The solution, according the project, is to have a panel of experts evaluate reports of these kinds of vulnerabilities; if they qualify, a !CVE-yyyy-nnnn identifier will be assigned and an entry will be created in the NotCVE database. As might be guessed, the exclamation point in the identifier was not popular, with Alexander "Solar Designer" Peslyak pointing out flaws in the numbering scheme in the first response to the announcement:
Please make these more distinctive, so that searching (e.g. the web or mailing list archives) for CVE-2023-0001 wouldn't find both the actual CVE and the !CVE, which are likely totally unrelated to each other. In fact, searching specifically for the !CVE could be difficult as the exclamation mark may be dropped by the tokenizer when indexing content.
He also noted that he had created a CVE
alternative, called OVE,
back in 2016, though it never really went anywhere; "Maybe yours
will.
" David A. Wheeler suggested
using "NotCVE" rather than "!CVE", which is what the team eventually decided
to adopt. Looking up the first alert will work using
either identifier, since there may be existing references to !CVE-2023-0001.
At this point, NotCVE-2023-0001 has only been joined by NotCVE-2023-0002, which is, somewhat ironically, a buffer overflow in NVD Tools. That project provides a set of tools to work with the National Vulnerability Database, which includes CVEs among the vulnerability information that it tracks.
In the thread, Mike O'Connor asked about non-vendor CNAs, noting that the GitHub CNA is responsible for lots of open-source projects it hosts, but is hardly the "vendor" for them. He suggested that there are cases where CNAs are legitimately rejecting CVE assignment:
Perhaps they don't want to build deprecated decades-old code to scope out the severity of a buffer overflow some random fuzzbot found. How would !CVE work for the Linux kernel, where most security fixes have git commit hashes but not CVEs?
The !CVE Team said that the project would only be tracking vulnerabilities that are not being assigned CVEs—for any reason. It is not only for vulnerabilities that have been rejected for CVE assignment, there is more to it than that:
!CVE project is tracking, identifying and sharing security issues that otherwise would be randomly published in blog posts, Twitter, etc, (in the best case) or just lost. To obtain a NotCVE is not relevant whether someone is getting difficulties to obtain a CVE for their vulnerability or not. To get a NotCVE the issue must qualify.
O'Connor had also suggested working with the CVE project, "addressing
what CNA rules you think may be broken
", but the !CVE Team said that
MITRE (which runs the CVE project) is not unaware:
This is not something new or unknown by MITRE or vendors.

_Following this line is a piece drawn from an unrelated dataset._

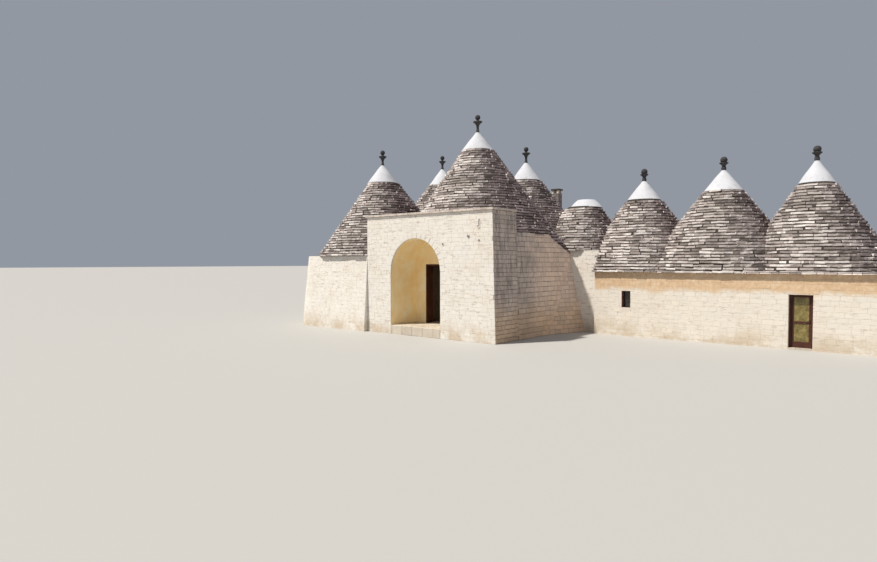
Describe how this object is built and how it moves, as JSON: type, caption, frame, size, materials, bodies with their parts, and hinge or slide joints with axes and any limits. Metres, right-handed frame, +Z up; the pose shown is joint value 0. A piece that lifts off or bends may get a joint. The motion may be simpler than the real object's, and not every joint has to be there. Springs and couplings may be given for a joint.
{
  "type": "trullo house",
  "caption": "Limewashed drystone trullo house with conical slab roofs, plastered caps, turned stone pinnacles, an arched porch and a low wing with a glazed door.",
  "frame": {"origin": "centre of the footprint, on the lowest ground", "axes": "+X to the right along the main facade, +Y from the facade into the house, +Z up"},
  "size_m": [26.13, 12.03, 10.4812],
  "materials": {
    "limewashed_stone": "rough limewash over squared limestone",
    "bare_limestone": "rough weathered limestone",
    "roof_slabs": "rough split limestone slabs laid dry",
    "lime_plaster": "smooth white lime plaster",
    "pinnacle_stone": "dark weathered carved stone",
    "coping_stone": "rough flat limestone slabs",
    "floor_stone": "worn limestone paving",
    "door_timber": "dark red-brown painted timber",
    "glass": "old clear glass"
  },
  "bodies": {
    "house": {"chimney_slab": "coping_stone", "chimney_stack": "bare_limestone", "corner_buttress": "bare_limestone", "facade_arch": "limewashed_stone", "facade_coping": "coping_stone", "facade_left_pier": "limewashed_stone", "facade_right_pier": "limewashed_stone", "left_cross_wall": "limewashed_stone", "left_front_wall": "limewashed_stone", "left_rear_wall": "limewashed_stone", "left_roof": "roof_slabs", "left_side_wall": "limewashed_stone", "link_roof": "roof_slabs", "link_walls": "limewashed_stone", "main_back_wall": "bare_limestone", "main_door_head": "limewashed_stone", "main_floor": "floor_stone", "main_front_wall_left": "limewashed_stone", "main_front_wall_right": "limewashed_stone", "main_left_wall": "limewashed_stone", "main_right_wall": "bare_limestone", "main_roof": "roof_slabs", "pinnacles": "pinnacle_stone", "rear_left_roof": "roof_slabs", "rear_outer_wall": "limewashed_stone", "rear_roof": "roof_slabs", "roof_caps": "lime_plaster", "window_frame": "door_timber", "window_pane": "glass", "wing_cross_walls": "limewashed_stone", "wing_door_frame": "door_timber", "wing_door_head": "limewashed_stone", "wing_end_wall": "limewashed_stone", "wing_floor": "floor_stone", "wing_front_wall_left": "limewashed_stone", "wing_front_wall_middle": "limewashed_stone", "wing_front_wall_right": "limewashed_stone", "wing_left_roof": "roof_slabs", "wing_middle_roof": "roof_slabs", "wing_rear_wall": "limewashed_stone", "wing_right_roof": "roof_slabs"},
    "wing_door": {"wing_door_leaf": "door_timber", "wing_door_panes": "glass"}
  },
  "joints": [
    {"name": "wing_door_hinge", "type": "hinge", "parent": "house", "child": "wing_door", "pos_m": [9.419, 0.584, 0.06], "axis": [0, 0, 1], "range_deg": [0, 90]}
  ]
}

In some cases MITRE is in favor of assigning a CVE but the vendor is against. In those cases MITRE can do nothing and by experience we can tell you that at the end CVE will not be assigned. Note that "the security issue" cannot be even named "vulnerability" because it is not (vendor is the only one with this authority) according to MITRE rules. If something is not a "vulnerability" there is nothing to patch, nothing to track, etc. Since those issues go unnoticed, they should be looked at even more cautiously since they are probably not going to be fixed.
At first blush, tracking untracked vulnerabilities seems like a perfectly reasonable idea—and it is—but there are some risks to it as well. The biggest problems with the current system stem from misaligned incentives; researchers push for CVE assignment for personal-recognition purposes, while companies and others sometimes want to forgo CVEs in order to not be recognized as having a security flaw. Meanwhile, governments and others base legislation and agreements around fixing CVEs in short order, which gives vendors and projects another reason to avoid them.
Beyond that, there are bogus CVEs that projects have to grapple with if they do not create their own CNA. The usefulness of NotCVEs is going to come down to how well the "panel of experts" does in keeping bogus reports from getting added. If the NotCVE system were to become popular, it would provide another target for researchers who are only concerned with personal recognition, so the project might well be inundated with bogus reports of various kinds.
The CVE system is, in short, a mess—and one that periodically spawns attempts to fix or replace the CVE system. So far, at least, none of those efforts has gone very far and !CVE looks likely to join that club. But the problems it is trying to address, remain. So we will probably see more sporadic, generally quixotic, tilts at the CVE windmill over the coming years—decades and more, even.